▶ YOUR INSTRUCTIONS
For the entries that follow, tally the lines holding the string "each". Give the total and nothing else.

▶ WORKING DATA

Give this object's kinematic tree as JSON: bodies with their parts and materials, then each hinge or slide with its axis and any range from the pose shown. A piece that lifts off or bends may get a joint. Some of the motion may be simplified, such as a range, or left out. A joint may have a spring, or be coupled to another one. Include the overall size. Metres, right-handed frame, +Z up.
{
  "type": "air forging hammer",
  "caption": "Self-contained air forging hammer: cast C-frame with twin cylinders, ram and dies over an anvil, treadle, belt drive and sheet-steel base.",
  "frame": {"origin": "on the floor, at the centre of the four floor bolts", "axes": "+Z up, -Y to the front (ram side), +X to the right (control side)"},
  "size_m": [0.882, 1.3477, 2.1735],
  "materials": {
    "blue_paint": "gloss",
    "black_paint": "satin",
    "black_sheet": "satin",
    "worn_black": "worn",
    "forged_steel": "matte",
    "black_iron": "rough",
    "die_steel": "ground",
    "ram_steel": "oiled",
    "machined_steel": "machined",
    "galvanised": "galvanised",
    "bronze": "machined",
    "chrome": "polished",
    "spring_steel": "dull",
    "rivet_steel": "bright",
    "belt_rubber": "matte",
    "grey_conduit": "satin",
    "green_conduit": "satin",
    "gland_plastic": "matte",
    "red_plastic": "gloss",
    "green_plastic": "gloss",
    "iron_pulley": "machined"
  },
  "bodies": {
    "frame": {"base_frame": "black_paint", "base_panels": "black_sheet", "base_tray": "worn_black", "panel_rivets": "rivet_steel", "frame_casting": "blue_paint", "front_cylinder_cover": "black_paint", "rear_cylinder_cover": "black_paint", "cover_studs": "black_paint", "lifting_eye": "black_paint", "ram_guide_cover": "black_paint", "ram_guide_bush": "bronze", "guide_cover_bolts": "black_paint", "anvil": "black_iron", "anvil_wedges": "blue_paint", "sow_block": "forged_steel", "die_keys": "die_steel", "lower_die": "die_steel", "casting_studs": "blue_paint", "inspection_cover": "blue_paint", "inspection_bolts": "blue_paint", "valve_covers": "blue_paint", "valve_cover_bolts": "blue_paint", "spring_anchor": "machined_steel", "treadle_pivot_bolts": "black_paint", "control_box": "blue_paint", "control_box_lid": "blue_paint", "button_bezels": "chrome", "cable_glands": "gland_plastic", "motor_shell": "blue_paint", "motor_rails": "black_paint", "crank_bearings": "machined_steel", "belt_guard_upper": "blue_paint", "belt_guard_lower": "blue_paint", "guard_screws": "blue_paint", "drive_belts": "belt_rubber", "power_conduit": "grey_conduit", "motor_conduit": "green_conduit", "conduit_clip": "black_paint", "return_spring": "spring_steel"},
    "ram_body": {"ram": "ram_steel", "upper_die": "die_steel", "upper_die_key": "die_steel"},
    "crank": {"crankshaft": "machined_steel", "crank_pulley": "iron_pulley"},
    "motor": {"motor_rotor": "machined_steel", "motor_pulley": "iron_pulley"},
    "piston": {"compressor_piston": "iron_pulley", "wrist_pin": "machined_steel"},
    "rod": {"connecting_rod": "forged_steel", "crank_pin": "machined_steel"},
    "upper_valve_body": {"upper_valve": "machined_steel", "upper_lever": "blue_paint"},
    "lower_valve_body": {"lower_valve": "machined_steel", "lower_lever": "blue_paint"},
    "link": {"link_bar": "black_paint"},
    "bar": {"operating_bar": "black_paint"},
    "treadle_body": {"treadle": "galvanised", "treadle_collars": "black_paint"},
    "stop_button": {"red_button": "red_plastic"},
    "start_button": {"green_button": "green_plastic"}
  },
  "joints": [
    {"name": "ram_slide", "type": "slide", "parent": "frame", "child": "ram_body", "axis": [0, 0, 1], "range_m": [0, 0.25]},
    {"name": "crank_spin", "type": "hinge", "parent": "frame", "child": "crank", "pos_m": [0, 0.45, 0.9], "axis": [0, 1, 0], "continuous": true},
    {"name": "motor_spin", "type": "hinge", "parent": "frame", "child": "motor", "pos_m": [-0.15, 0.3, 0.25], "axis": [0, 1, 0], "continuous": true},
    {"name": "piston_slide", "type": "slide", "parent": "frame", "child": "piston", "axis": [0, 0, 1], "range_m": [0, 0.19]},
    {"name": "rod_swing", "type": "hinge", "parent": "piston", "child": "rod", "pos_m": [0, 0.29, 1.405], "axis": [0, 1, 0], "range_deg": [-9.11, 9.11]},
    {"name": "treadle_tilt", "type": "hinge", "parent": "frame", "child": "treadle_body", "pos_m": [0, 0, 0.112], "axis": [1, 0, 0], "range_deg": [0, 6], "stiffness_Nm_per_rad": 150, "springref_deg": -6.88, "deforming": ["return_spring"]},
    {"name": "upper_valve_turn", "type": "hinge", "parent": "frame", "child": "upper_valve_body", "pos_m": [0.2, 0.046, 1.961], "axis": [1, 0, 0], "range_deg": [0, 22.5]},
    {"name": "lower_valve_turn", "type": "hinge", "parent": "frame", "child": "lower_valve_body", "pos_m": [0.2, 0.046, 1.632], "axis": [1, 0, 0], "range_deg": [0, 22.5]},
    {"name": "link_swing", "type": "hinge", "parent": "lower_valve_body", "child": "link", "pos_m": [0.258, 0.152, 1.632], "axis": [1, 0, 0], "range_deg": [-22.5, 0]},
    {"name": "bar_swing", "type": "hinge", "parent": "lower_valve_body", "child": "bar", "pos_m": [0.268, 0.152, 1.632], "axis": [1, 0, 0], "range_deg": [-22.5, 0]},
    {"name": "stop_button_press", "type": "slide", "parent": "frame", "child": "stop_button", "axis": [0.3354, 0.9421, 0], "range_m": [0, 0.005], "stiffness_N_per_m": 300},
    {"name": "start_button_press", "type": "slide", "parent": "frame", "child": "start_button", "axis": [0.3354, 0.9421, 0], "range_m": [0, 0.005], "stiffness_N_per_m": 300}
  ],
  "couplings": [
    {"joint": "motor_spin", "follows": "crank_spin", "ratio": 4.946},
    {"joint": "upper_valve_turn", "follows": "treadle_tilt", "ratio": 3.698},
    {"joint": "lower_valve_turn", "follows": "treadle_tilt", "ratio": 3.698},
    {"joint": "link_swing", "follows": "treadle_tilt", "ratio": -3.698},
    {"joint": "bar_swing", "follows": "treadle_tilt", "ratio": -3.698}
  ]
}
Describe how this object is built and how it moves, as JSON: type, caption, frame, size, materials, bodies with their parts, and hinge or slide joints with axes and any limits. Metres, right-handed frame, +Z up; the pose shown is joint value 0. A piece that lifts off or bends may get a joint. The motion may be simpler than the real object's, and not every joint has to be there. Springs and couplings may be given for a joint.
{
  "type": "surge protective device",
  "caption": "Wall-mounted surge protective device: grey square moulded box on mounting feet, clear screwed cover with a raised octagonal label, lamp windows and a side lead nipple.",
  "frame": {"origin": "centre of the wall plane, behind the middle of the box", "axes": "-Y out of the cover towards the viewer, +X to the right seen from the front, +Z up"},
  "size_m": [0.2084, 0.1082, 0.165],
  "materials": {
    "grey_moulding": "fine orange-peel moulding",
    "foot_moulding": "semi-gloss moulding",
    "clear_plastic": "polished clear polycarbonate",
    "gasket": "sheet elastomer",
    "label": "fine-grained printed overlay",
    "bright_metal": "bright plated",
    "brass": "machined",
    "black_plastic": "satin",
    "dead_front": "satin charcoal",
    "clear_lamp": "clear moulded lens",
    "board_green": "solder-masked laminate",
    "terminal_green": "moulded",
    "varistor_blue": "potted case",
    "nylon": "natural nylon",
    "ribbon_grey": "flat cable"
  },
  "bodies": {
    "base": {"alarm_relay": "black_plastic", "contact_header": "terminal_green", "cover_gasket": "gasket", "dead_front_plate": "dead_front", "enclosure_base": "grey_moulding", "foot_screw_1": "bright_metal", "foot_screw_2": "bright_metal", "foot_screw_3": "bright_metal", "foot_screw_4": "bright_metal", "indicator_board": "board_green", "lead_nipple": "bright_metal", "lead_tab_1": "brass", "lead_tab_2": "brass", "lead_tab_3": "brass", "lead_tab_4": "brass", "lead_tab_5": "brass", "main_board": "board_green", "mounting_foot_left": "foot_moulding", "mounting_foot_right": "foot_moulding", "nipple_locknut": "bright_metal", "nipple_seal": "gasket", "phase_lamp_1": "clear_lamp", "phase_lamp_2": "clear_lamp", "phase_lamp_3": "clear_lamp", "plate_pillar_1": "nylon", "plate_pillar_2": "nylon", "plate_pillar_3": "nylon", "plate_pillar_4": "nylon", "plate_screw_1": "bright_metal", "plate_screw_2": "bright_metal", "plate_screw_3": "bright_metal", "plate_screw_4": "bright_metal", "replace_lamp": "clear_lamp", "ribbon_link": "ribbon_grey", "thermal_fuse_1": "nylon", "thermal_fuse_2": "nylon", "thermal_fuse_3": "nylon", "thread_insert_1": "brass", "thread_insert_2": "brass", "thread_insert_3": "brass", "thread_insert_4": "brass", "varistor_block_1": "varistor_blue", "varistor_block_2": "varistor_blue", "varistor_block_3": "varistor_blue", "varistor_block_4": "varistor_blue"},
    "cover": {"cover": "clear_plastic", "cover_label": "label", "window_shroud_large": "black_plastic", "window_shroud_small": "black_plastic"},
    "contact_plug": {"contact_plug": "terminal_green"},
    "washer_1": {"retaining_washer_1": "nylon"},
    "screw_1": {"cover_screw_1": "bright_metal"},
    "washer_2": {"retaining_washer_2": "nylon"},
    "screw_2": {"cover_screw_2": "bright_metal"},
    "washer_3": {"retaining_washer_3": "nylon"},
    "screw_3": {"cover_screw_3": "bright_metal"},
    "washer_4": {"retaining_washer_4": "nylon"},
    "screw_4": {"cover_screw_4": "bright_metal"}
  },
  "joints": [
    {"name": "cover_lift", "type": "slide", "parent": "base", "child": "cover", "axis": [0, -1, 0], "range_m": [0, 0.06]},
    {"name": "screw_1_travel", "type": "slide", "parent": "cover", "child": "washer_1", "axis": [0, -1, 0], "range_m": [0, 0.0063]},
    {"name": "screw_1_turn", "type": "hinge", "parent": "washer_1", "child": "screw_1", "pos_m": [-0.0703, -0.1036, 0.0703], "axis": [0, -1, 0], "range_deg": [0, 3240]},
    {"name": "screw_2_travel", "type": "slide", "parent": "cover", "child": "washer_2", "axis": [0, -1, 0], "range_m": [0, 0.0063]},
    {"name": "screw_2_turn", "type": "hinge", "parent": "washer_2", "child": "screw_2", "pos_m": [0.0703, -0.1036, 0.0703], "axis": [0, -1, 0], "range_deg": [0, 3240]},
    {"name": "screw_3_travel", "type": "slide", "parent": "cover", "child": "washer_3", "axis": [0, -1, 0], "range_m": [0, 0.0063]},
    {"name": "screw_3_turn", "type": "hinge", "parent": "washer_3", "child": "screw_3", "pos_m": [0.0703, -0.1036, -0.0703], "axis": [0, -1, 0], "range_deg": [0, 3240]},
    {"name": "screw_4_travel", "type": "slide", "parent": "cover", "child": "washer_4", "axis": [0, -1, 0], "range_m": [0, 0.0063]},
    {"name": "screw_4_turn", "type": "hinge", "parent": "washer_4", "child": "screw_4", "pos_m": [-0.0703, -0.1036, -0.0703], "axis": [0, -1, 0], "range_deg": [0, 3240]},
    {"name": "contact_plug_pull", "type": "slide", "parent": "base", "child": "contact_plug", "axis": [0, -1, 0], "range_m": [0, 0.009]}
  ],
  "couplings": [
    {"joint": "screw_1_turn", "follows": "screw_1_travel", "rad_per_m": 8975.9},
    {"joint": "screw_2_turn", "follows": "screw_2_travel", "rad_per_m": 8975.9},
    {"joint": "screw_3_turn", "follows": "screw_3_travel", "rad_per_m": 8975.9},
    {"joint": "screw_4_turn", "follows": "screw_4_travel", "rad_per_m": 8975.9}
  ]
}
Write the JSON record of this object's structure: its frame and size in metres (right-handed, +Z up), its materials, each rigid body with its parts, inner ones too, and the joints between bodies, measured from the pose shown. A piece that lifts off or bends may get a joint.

▶ SOLUTION FOR THIS EXERCISE
2